Talking about this reminds me how far away the 90s are

Yeah, about as far as the 60s were to then.

When I speak to up and coming producers in dance, I sometimes feel bad that they’re so aware of their ‘brand’, it seems so far from the scene you paint 

Well I think Richard was always very aware of his brand

You think so?

I know so. It was the sort of thing he liked discussing. He managed to get quite a good profile quite quickly. He had the music at the time to back it up, which is something a lot of people who were good at self-promotion in those days didn’t have

I feel like this wasn’t something you’d do yourself.

No. I could barely string two sentences together when I was 20. Richard was a good bullshitter, he was good at speaking to the press. A lot of his lies would have a big basis in truth. I don’t know sometimes with what he says to me, if he’s winding me up or if he’s telling the truth. But the music was always the most important thing to him – not the releasing of it, just the creation.

He's notorious for having a mountain of unreleased tracks - are you sitting on a load of unheard music as well?
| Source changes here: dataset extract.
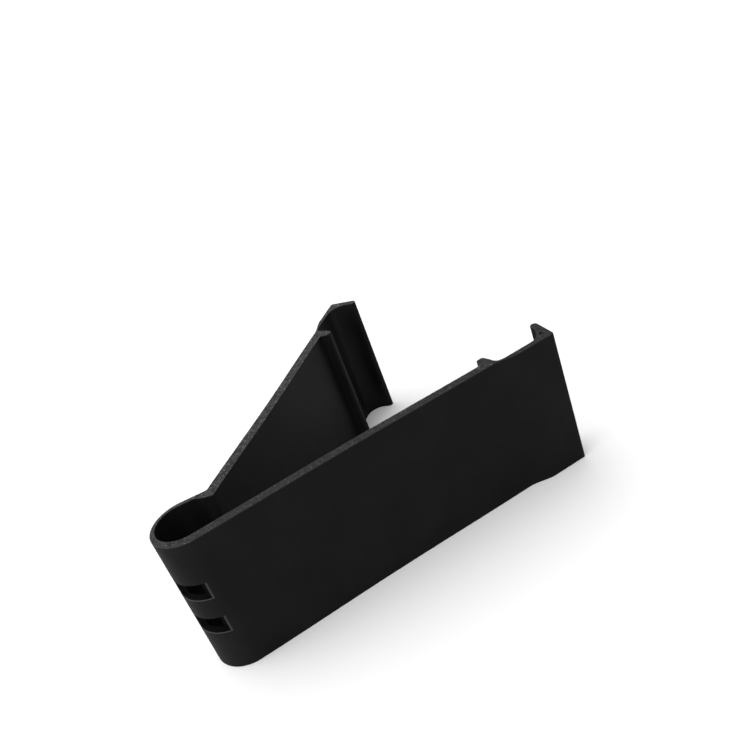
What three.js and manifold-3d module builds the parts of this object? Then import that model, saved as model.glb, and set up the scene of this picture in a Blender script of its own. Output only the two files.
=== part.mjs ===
// Spring-clip phone stand: one black plastic strip profile, cut to length and stood on its cut end.
// Two straight walls leave a round spring loop like the arms of a V. The loop is thick where it
// leaves the long wall and thin where it meets the short one, so the V opens and closes at the thin
// side. Each wall ends in a grip: a barb behind the phone, a thin pocket around the phone's edge and
// a lip in front of it. Two slots are cut through the back of the loop.
//
// Millimetres, +Z up along the extrusion, +Y from the loop to the phone, +X towards the long wall.
// The outline is drawn with the loop's axis at the origin and then moved so that the part stands on
// z = 0 with the middle of its footprint at x = y = 0.
import * as THREE from 'three';
import { mergeVertices } from 'three/addons/utils/BufferGeometryUtils.js';
import Module from 'manifold-3d';

const wasm = await Module();
wasm.setup();

const rad = THREE.MathUtils.degToRad;

// ---- Driving dimensions -------------------------------------------------------------------------
const stripHeight = 35;            // length of profile sawn off
const loopRadius = 7.7;            // outside of the spring loop
const boreOffset = new THREE.Vector2(-0.8, -0.2);   // bore's centre from the loop's, thins one side
const longWallAngle = rad(18.7);   // long wall from +Y, towards +X
const longWallThickness = 2.4;
const shortWallAngle = rad(24.4);  // short wall from +Y, towards -X
const shortWallThickness = 2.7;
const wallBow = 0.35;              // how far each wall bends inwards at its middle
const gripStart = 70.6;            // along each wall, from the loop's axis to the barb
const gripLength = 17.9;           // from there to the grip's outer corner
const rootReach = 9.7;             // along the short wall, from the loop's axis to its outer root
const rootHeel = 1.7;              // how much nearer the short wall's inner root is

// Grip, alike on both walls but for its flare: along the wall (s) and out of its outer face (o).
const barbThickness = 3;           // barb's foot, along the wall
const barbReach = 2.4;             // barb's height over the wall's inner face
const barbTipRadius = 0.7;
const longFlare = 1.5;             // how far the long grip's pocket wall stands out
const shortFlare = 1.1;            // and the short grip's
const flareRun = 5;                // length of the slope up to it, from the barb's front
const pocketFloor = 0.1;           // pocket's floor, under the wall's outer face
const pocketRadius = 4.4;          // pocket's round end, around the phone's edge
const lipThickness = 1.9;
const lipReach = 1;                // how far the lip passes the pocket's centre
const lipSlope = 0.5;              // how much the lip's end face leans forward

// Slots, made by a round cutter that comes in square to the loop's back
const slotHeight = 4.2;
const slotPitch = 9.6;             // between the slots' middles
const slotDepth = 2.5;             // how deep the cutter goes into the loop
const cutterRadius = 8;
const cutterAngle = rad(-71.8);    // where it comes in, from +X

// The joint: the thin side of the loop bends, here at its leftmost point
const flexAngle = Math.PI;
const flexGap = 0.3;               // parting of the two halves at the bend

// ---- Worked out from them -----------------------------------------------------------------------
const arcStep = rad(5);
const longWallNormal = new THREE.Vector2(Math.cos(longWallAngle), -Math.sin(longWallAngle));
// The bore touches the long wall's inner face.
const boreRadius = loopRadius - longWallThickness - longWallNormal.dot(boreOffset);
const cutterDistance = loopRadius - slotDepth + cutterRadius;
const flexHalfAngle = flexGap / 2 / loopRadius;

// Places a point given along a wall (s) and out of its outer face (o). side is +1 for +X.
function wallFrame(side, angle, faceDistance) {
  const along = new THREE.Vector2(side * Math.sin(angle), Math.cos(angle));
  const out = new THREE.Vector2(side * Math.cos(angle), -Math.sin(angle));
  return (s, o) => new THREE.Vector2()
    .addScaledVector(along, s)
    .addScaledVector(out, o + faceDistance);
}
const longFrame = wallFrame(1, longWallAngle, loopRadius);
const shortFrame = wallFrame(-1, shortWallAngle, 0);

// Points on an arc, placed in the plane itself or in a wall's frame.
function arc(cx, cy, radius, from, to, place = (x, y) => new THREE.Vector2(x, y)) {
  const steps = Math.max(2, Math.ceil(Math.abs(to - from) / arcStep));
  return Array.from({ length: steps + 1 }, (_, i) => {
    const angle = from + (to - from) * i / steps;
    return place(cx + radius * Math.cos(angle), cy + radius * Math.sin(angle));
  });
}

function loopArc(from, to) {
  return arc(0, 0, loopRadius, from, to);
}

function boreArc(from, to) {
  return arc(boreOffset.x, boreOffset.y, boreRadius, from, to);
}

function bend(start, control, end, steps = 8) {
  return new THREE.QuadraticBezierCurve(start, control, end).getPoints(steps);
}

function extrude(points, height = stripHeight) {
  const shape = new THREE.Shape(points);
  return new THREE.ExtrudeGeometry(shape, { depth: height, bevelEnabled: false });
}

// ---- Cutting ------------------------------------------------------------------------------------
function toManifold(geometry) {
  const bare = geometry.clone();
  bare.deleteAttribute('normal');
  bare.deleteAttribute('uv');
  const welded = mergeVertices(bare);
  return new wasm.Manifold(new wasm.Mesh({
    numProp: 3,
    vertProperties: new Float32Array(welded.attributes.position.array),
    triVerts: new Uint32Array(welded.index.array),
  }));
}

function toGeometry(solid) {
  const mesh = solid.getMesh();
  const geometry = new THREE.BufferGeometry();
  geometry.setAttribute('position', new THREE.BufferAttribute(mesh.vertProperties, 3));
  geometry.setIndex(new THREE.BufferAttribute(mesh.triVerts, 1));
  geometry.computeVertexNormals();
  return geometry;
}

// ---- Spring loop --------------------------------------------------------------------------------
// From the long wall around the back to the bend on its thin side.
function springLoop() {
  const start = -longWallAngle;
  const end = flexAngle - 2 * Math.PI + flexHalfAngle;
  let loop = toManifold(extrude([...loopArc(start, end), ...boreArc(end, start)]));
  for (const side of [-1, 1]) {
    const cutter = new THREE.CylinderGeometry(cutterRadius, cutterRadius, slotHeight, 72);
    cutter.rotateX(Math.PI / 2);
    cutter.translate(
      cutterDistance * Math.cos(cutterAngle),
      cutterDistance * Math.sin(cutterAngle),
      stripHeight / 2 + side * slotPitch / 2,
    );
    loop = loop.subtract(toManifold(cutter));
  }
  return toGeometry(loop);
}

// ---- Flex web -----------------------------------------------------------------------------------
// The loop's thin side: from the bend it runs straight to the short wall's outer root, then swells
// into a heel that carries the wall's full thickness.
const outerRoot = shortFrame(rootReach, 0);
const innerRoot = shortFrame(rootReach - rootHeel, -shortWallThickness);
const webAngle = outerRoot.angle() + Math.acos(loopRadius / outerRoot.length());

function flexWeb() {
  const start = flexAngle - flexHalfAngle;
  const webDirection = new THREE.Vector2(Math.sin(webAngle), -Math.cos(webAngle));
  const heelStart = boreArc(webAngle, webAngle)[0].addScaledVector(webDirection, boreRadius * 0.6);
  const heelTurn = shortFrame(rootReach - 1.6 * rootHeel, -shortWallThickness / 5);
  return extrude([
    ...loopArc(start, webAngle),
    outerRoot,
    ...bend(innerRoot, heelTurn, heelStart),
    ...boreArc(webAngle, start),
  ]);
}

// ---- Walls --------------------------------------------------------------------------------------
// Both faces bow inwards together, so a wall keeps its thickness.
function wall(place, thickness, outerStart, innerStart) {
  const outerMiddle = (outerStart + gripStart) / 2;
  const innerMiddle = (innerStart + gripStart) / 2;
  return extrude([
    ...bend(place(outerStart, 0), place(outerMiddle, -2 * wallBow), place(gripStart, 0)),
    ...bend(
      place(gripStart, -thickness),
      place(innerMiddle, -thickness - 2 * wallBow),
      place(innerStart, -thickness),
    ),
  ]);
}

function longWall() {
  // The bore's last point is where the long wall's inner face starts.
  const innerStart = boreOffset.dot(new THREE.Vector2(Math.sin(longWallAngle), Math.cos(longWallAngle)));
  return wall(longFrame, longWallThickness, 0, innerStart);
}

function shortWall() {
  return wall(shortFrame, shortWallThickness, rootReach, rootReach - rootHeel);
}

// ---- Grips --------------------------------------------------------------------------------------
// A thin wall flares out around a pocket with a round end, and a lip closes the pocket's front.
function grip(place, thickness, flare) {
  const cornerS = gripStart + gripLength;
  const barbFront = gripStart + barbThickness;
  const pocketO = -pocketFloor - pocketRadius;
  const tipRadius = lipThickness / 2;
  const pocketS = cornerS + lipSlope - lipThickness - pocketRadius;
  const tipS = pocketS + pocketRadius + tipRadius;
  const tipO = pocketO - lipReach;
  return extrude([
    place(gripStart, 0),
    place(barbFront, 0),
    place(barbFront + flareRun, flare),
    place(cornerS, flare),
    ...arc(tipS, tipO, tipRadius, 0, -Math.PI, place),
    ...arc(pocketS, pocketO, pocketRadius, 0, Math.PI / 2, place),
    ...bend(
      place(barbFront + flareRun / 2, -pocketFloor),
      place(barbFront, -pocketFloor),
      place(barbFront, -thickness),
    ),
    place(gripStart, -thickness),
  ]);
}

// ---- Barbs --------------------------------------------------------------------------------------
// A short rounded rib on the wall's inner face, behind the pocket. It leans back towards the loop.
function barb(place, thickness) {
  const tipS = gripStart + barbThickness / 2;
  const tipO = -thickness - barbReach + barbTipRadius;
  return extrude([
    place(gripStart + barbThickness, -thickness),
    place(gripStart, -thickness),
    ...arc(tipS - barbTipRadius / 2, tipO, barbTipRadius, Math.PI, 3 * Math.PI / 2, place),
    ...arc(tipS + barbTipRadius / 2, tipO, barbTipRadius, -Math.PI / 2, 0, place),
  ]);
}

// ---- Assembly -----------------------------------------------------------------------------------
function blackPlastic() {
  return new THREE.MeshStandardMaterial({ color: 0x1b1b1c, roughness: 0.6, metalness: 0 });
}

const pieces = {
  spring_loop: springLoop(),
  long_wall: longWall(),
  long_grip: grip(longFrame, longWallThickness, longFlare),
  long_barb: barb(longFrame, longWallThickness),
  flex_web: flexWeb(),
  short_wall: shortWall(),
  short_grip: grip(shortFrame, shortWallThickness, shortFlare),
  short_barb: barb(shortFrame, shortWallThickness),
};

const outline = new THREE.Box3();
for (const geometry of Object.values(pieces)) {
  geometry.computeBoundingBox();
  outline.union(geometry.boundingBox);
}
const middle = outline.getCenter(new THREE.Vector3());

const stand = new THREE.Group();
stand.name = 'phone_stand';
for (const [name, geometry] of Object.entries(pieces)) {
  geometry.translate(-middle.x, -middle.y, 0);
  const mesh = new THREE.Mesh(geometry, blackPlastic());
  mesh.name = name;
  stand.add(mesh);
}

export default stand;
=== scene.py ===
import math

import bmesh
import bpy
import numpy as np
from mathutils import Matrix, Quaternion, Vector


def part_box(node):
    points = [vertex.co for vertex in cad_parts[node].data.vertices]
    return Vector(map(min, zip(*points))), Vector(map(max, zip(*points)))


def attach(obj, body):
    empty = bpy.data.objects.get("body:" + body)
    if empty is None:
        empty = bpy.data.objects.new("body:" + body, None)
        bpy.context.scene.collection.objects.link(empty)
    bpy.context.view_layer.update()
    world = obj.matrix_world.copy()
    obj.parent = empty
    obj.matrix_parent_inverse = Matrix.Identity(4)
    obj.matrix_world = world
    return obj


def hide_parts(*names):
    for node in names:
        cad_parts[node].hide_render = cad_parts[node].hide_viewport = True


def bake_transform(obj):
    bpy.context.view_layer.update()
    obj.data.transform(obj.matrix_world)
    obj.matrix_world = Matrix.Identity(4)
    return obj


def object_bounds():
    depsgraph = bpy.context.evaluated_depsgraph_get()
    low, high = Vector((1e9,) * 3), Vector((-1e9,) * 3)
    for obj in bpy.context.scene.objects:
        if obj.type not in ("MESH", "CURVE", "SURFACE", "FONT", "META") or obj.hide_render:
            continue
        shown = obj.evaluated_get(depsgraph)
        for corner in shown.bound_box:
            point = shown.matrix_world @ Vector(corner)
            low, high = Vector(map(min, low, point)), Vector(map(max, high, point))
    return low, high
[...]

Yeah, I’ve started putting it out now – I put a load on soundcloud last year, that instant feedback is something I think musicians like soundcloud for. You get addicted to likes and comments. But as a label boss I’ve got to tell artists to hold a bit back for the release, or it’s all out there already. I find running the label takes most of my time – I’m writing very little music now. I do the occasional remix, I’ve just done a remix for Kuedo – he’s got an album coming out on Planet Mu in a couple of months. It’ll have the same melodic sensibility as his last LP, but more Southern hip hop vibes, less of the Blade Runner influenced melodies. The second half of the album almost goes into Musique Concrete stuff. His first album, Severant, was our best selling LP ever. But maybe Mike & Rich will take over heh.